Take every line from the listing below that includes "Blender" and copy it.
# START OF MATERIALS PROVIDED
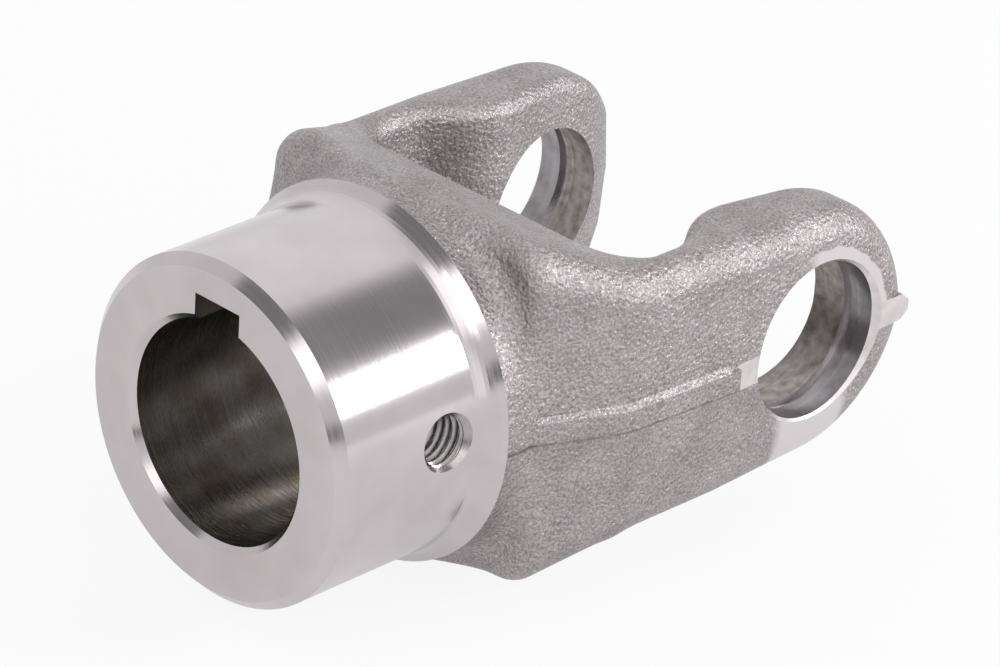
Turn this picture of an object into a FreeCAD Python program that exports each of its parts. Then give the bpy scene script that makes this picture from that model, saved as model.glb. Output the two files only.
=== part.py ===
# END OF MATERIALS PROVIDED
# START OF MATERIALS PROVIDED
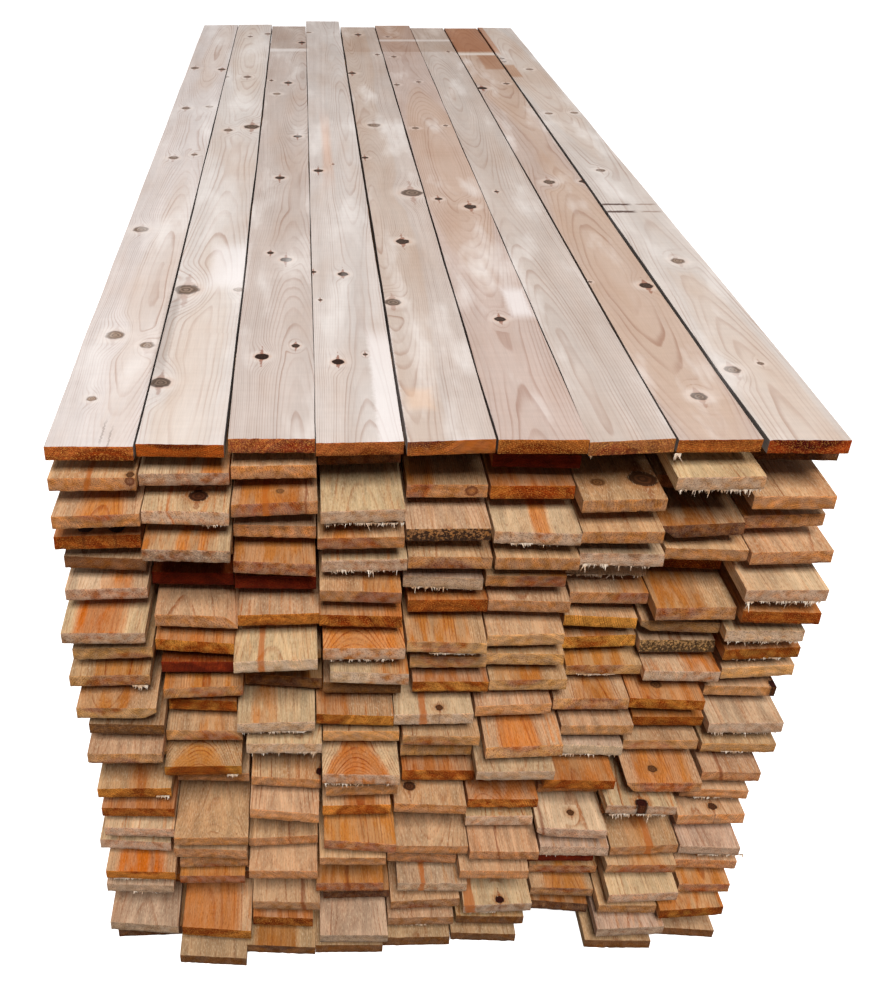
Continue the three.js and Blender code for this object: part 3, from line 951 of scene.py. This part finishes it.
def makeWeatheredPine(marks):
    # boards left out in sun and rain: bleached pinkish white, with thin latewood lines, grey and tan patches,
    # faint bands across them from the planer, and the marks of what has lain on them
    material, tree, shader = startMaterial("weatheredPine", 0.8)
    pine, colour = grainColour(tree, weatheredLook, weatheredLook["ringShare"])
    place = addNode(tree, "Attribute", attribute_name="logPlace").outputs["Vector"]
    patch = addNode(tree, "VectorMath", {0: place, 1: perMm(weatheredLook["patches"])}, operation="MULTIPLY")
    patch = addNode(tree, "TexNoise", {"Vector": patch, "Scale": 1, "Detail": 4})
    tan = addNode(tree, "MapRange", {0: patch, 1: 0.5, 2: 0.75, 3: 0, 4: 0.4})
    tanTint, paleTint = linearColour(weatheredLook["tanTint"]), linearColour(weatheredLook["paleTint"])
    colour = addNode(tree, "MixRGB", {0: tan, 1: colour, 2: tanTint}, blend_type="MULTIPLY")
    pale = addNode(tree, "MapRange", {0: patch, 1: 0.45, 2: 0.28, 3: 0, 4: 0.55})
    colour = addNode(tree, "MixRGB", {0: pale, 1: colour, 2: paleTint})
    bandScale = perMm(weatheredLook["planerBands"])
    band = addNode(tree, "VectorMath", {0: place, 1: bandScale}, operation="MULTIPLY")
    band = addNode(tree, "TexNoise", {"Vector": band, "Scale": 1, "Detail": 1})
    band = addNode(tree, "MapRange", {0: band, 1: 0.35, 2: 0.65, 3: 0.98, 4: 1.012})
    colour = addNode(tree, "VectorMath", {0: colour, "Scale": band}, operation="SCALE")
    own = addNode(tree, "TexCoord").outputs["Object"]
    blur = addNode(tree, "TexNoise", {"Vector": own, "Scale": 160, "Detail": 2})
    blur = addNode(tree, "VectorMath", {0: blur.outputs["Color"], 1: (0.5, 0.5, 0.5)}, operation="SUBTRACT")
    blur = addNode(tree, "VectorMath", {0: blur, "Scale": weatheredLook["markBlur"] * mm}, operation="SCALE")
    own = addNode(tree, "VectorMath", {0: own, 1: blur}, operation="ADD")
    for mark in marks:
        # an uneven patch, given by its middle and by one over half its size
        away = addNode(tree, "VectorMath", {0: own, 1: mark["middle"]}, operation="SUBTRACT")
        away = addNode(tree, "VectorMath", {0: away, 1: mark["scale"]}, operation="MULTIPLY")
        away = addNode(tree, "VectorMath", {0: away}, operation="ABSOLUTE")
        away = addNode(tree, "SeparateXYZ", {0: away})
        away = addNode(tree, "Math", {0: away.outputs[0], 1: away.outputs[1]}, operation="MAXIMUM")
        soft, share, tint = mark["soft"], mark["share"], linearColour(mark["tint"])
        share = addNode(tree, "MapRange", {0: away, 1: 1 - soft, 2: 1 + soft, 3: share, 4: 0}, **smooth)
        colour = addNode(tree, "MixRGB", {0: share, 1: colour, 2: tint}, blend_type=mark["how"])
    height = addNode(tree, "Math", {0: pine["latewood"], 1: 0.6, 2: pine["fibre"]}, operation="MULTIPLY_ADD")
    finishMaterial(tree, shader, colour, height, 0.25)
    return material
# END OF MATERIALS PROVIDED
# START OF MATERIALS PROVIDED
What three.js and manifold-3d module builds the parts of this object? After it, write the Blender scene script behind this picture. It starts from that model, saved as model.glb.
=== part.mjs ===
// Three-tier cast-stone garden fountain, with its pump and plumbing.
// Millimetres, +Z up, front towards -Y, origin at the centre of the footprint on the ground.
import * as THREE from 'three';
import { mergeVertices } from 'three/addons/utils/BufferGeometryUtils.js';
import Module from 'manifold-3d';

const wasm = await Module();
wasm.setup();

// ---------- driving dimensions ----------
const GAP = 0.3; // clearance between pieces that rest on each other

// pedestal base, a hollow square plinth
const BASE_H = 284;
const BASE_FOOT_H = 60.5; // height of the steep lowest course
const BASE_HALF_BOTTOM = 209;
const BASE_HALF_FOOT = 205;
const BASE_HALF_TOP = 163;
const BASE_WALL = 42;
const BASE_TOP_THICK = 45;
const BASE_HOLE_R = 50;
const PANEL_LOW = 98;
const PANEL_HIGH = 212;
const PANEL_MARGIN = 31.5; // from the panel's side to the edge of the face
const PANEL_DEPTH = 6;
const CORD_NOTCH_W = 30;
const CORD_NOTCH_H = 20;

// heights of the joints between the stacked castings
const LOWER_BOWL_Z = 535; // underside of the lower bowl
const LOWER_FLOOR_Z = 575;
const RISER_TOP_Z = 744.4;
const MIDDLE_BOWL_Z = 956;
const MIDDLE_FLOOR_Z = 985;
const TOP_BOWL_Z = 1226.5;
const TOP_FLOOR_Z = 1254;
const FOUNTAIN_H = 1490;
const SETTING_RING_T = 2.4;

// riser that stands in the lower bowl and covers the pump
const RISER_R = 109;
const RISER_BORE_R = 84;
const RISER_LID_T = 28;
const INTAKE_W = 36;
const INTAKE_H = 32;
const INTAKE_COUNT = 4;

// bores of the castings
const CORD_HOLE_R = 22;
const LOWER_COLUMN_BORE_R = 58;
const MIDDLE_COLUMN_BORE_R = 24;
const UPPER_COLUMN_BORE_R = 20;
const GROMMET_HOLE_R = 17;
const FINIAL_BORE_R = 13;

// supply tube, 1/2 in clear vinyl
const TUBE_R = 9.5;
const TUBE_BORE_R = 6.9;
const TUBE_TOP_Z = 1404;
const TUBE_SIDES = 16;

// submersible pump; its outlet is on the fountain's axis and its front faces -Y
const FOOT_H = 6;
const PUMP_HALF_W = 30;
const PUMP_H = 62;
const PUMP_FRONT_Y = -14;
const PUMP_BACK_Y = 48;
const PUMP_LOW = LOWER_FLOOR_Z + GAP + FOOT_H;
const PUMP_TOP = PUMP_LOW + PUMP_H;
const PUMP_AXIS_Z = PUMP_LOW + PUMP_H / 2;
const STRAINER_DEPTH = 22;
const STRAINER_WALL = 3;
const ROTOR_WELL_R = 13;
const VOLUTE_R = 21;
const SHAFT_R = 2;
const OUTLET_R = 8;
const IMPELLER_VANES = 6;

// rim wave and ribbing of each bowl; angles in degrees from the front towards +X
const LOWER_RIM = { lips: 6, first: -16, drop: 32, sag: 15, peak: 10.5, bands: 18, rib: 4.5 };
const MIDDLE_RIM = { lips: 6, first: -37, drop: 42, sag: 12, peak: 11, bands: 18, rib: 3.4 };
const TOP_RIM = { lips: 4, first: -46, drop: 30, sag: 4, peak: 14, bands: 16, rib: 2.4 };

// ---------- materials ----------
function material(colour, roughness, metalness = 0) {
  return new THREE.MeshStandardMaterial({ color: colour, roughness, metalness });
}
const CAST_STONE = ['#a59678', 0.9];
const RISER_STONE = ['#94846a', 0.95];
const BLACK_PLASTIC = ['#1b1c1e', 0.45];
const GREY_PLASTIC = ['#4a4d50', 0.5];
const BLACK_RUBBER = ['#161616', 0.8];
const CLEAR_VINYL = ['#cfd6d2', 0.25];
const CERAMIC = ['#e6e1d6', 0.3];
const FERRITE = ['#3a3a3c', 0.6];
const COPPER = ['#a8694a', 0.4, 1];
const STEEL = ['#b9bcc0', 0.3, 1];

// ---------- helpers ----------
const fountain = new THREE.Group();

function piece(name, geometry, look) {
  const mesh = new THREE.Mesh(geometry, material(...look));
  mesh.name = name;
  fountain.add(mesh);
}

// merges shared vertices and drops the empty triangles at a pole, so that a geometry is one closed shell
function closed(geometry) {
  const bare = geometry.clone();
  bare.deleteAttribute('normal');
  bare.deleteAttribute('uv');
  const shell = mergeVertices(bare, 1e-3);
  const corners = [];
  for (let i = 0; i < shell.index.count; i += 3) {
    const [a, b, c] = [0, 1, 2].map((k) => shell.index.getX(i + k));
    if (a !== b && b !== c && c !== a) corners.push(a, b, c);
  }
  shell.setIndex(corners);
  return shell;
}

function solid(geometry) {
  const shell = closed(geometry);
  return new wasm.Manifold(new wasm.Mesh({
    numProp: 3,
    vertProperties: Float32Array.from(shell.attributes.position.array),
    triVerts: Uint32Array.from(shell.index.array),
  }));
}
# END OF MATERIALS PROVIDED
### EXERCISE RESPONSE
Continue the three.js and Blender code for this object: part 3, from line 951 of scene.py. This part finishes it.
What three.js and manifold-3d module builds the parts of this object? After it, write the Blender scene script behind this picture. It starts from that model, saved as model.glb.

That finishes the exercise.